-- Begin Data block --

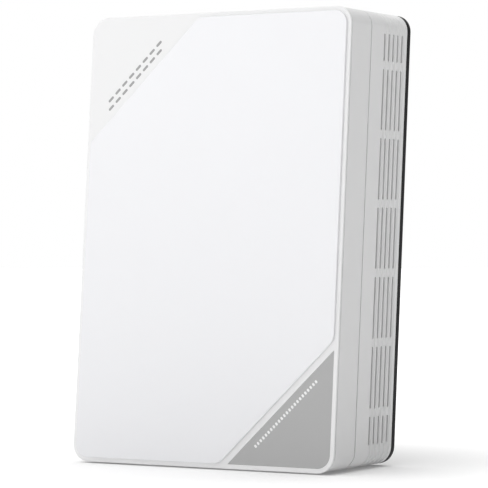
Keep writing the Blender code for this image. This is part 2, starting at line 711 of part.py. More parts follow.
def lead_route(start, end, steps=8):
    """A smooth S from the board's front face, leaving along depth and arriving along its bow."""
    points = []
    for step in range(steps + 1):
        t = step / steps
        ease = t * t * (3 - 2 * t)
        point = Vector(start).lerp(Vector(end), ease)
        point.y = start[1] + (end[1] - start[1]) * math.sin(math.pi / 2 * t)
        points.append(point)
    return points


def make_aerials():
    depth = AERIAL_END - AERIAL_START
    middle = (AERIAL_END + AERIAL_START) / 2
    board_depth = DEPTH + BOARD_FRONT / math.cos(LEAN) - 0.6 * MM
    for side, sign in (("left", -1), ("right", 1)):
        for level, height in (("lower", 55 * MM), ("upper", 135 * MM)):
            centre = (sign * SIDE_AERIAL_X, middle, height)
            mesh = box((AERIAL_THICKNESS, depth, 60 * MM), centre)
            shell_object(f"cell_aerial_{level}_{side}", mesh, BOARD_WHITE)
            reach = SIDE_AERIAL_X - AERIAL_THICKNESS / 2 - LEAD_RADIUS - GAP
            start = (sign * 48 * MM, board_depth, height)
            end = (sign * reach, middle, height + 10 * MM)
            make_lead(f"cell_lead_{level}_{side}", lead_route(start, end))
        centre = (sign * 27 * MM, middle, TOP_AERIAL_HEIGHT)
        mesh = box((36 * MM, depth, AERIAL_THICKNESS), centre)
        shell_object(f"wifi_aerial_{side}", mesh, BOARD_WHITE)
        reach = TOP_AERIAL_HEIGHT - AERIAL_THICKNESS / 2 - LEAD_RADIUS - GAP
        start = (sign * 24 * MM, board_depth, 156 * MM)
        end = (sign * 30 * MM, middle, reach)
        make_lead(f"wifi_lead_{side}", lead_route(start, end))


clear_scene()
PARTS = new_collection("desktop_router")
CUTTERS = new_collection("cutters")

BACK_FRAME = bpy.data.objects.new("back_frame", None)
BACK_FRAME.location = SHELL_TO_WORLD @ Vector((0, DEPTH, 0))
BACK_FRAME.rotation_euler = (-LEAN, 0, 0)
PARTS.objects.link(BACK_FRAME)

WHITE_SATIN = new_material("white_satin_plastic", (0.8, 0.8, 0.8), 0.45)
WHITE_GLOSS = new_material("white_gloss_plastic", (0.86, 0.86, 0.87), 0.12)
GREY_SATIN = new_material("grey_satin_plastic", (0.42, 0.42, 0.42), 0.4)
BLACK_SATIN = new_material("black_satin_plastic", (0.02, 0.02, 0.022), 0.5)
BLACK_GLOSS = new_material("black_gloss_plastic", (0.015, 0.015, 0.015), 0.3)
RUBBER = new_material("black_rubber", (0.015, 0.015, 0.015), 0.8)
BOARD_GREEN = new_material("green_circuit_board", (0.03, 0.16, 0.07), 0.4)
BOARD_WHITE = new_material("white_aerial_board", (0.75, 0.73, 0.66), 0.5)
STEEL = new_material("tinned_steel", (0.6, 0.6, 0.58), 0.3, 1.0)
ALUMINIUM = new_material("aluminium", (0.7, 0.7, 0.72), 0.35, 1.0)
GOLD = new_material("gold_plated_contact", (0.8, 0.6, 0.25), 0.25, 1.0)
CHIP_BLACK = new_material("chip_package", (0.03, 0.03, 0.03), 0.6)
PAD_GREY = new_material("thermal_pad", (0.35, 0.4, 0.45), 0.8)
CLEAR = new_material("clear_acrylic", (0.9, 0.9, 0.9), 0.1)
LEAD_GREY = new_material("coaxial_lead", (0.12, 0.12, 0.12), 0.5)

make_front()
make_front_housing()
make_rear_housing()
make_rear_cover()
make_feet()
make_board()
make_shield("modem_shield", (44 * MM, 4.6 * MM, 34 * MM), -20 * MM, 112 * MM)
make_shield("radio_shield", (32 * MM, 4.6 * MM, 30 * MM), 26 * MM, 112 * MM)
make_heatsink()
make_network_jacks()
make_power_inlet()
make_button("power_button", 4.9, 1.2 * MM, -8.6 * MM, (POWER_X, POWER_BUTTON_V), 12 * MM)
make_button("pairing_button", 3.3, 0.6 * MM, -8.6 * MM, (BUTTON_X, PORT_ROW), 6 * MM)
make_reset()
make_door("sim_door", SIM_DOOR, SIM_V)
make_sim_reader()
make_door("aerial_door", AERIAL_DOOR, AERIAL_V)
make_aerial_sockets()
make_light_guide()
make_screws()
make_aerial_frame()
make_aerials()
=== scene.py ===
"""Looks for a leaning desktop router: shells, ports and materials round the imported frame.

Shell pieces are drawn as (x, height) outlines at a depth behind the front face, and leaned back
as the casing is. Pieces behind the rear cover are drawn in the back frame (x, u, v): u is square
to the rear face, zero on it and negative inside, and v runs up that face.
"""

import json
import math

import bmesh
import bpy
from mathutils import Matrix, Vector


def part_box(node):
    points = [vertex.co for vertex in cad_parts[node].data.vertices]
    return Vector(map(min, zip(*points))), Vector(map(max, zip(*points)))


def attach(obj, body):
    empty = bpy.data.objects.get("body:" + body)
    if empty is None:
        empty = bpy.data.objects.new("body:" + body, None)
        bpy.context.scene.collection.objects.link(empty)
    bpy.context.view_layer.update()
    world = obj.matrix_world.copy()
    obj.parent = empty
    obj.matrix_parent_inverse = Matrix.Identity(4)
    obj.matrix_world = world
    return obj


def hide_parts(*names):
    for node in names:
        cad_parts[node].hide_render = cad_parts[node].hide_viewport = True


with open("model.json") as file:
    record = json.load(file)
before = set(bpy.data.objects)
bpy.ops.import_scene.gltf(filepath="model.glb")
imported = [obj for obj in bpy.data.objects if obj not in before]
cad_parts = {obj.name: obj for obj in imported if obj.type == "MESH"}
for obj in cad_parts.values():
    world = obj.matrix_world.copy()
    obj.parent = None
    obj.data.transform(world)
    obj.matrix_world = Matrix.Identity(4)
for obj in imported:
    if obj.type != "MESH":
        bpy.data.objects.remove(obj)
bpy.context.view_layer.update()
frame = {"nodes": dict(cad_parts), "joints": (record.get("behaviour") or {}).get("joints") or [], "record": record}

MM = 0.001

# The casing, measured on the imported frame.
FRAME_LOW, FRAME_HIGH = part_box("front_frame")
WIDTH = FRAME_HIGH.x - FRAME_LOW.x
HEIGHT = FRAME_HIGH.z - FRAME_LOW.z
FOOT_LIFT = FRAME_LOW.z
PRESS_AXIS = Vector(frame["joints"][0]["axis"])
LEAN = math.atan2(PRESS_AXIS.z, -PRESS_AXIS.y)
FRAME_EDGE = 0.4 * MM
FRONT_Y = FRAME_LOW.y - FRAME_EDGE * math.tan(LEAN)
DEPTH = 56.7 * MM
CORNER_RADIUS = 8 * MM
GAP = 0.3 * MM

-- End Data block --

Exactly the lines above from the one with "make_front()" to the one with "points = [vertex.co", both included, are to be quoted; leave the rest out.

make_front()
make_front_housing()
make_rear_housing()
make_rear_cover()
make_feet()
make_board()
make_shield("modem_shield", (44 * MM, 4.6 * MM, 34 * MM), -20 * MM, 112 * MM)
make_shield("radio_shield", (32 * MM, 4.6 * MM, 30 * MM), 26 * MM, 112 * MM)
make_heatsink()
make_network_jacks()
make_power_inlet()
make_button("power_button", 4.9, 1.2 * MM, -8.6 * MM, (POWER_X, POWER_BUTTON_V), 12 * MM)
make_button("pairing_button", 3.3, 0.6 * MM, -8.6 * MM, (BUTTON_X, PORT_ROW), 6 * MM)
make_reset()
make_door("sim_door", SIM_DOOR, SIM_V)
make_sim_reader()
make_door("aerial_door", AERIAL_DOOR, AERIAL_V)
make_aerial_sockets()
make_light_guide()
make_screws()
make_aerial_frame()
make_aerials()
=== scene.py ===
"""Looks for a leaning desktop router: shells, ports and materials round the imported frame.

Shell pieces are drawn as (x, height) outlines at a depth behind the front face, and leaned back
as the casing is. Pieces behind the rear cover are drawn in the back frame (x, u, v): u is square
to the rear face, zero on it and negative inside, and v runs up that face.
"""

import json
import math

import bmesh
import bpy
from mathutils import Matrix, Vector


def part_box(node):
    points = [vertex.co for vertex in cad_parts[node].data.vertices]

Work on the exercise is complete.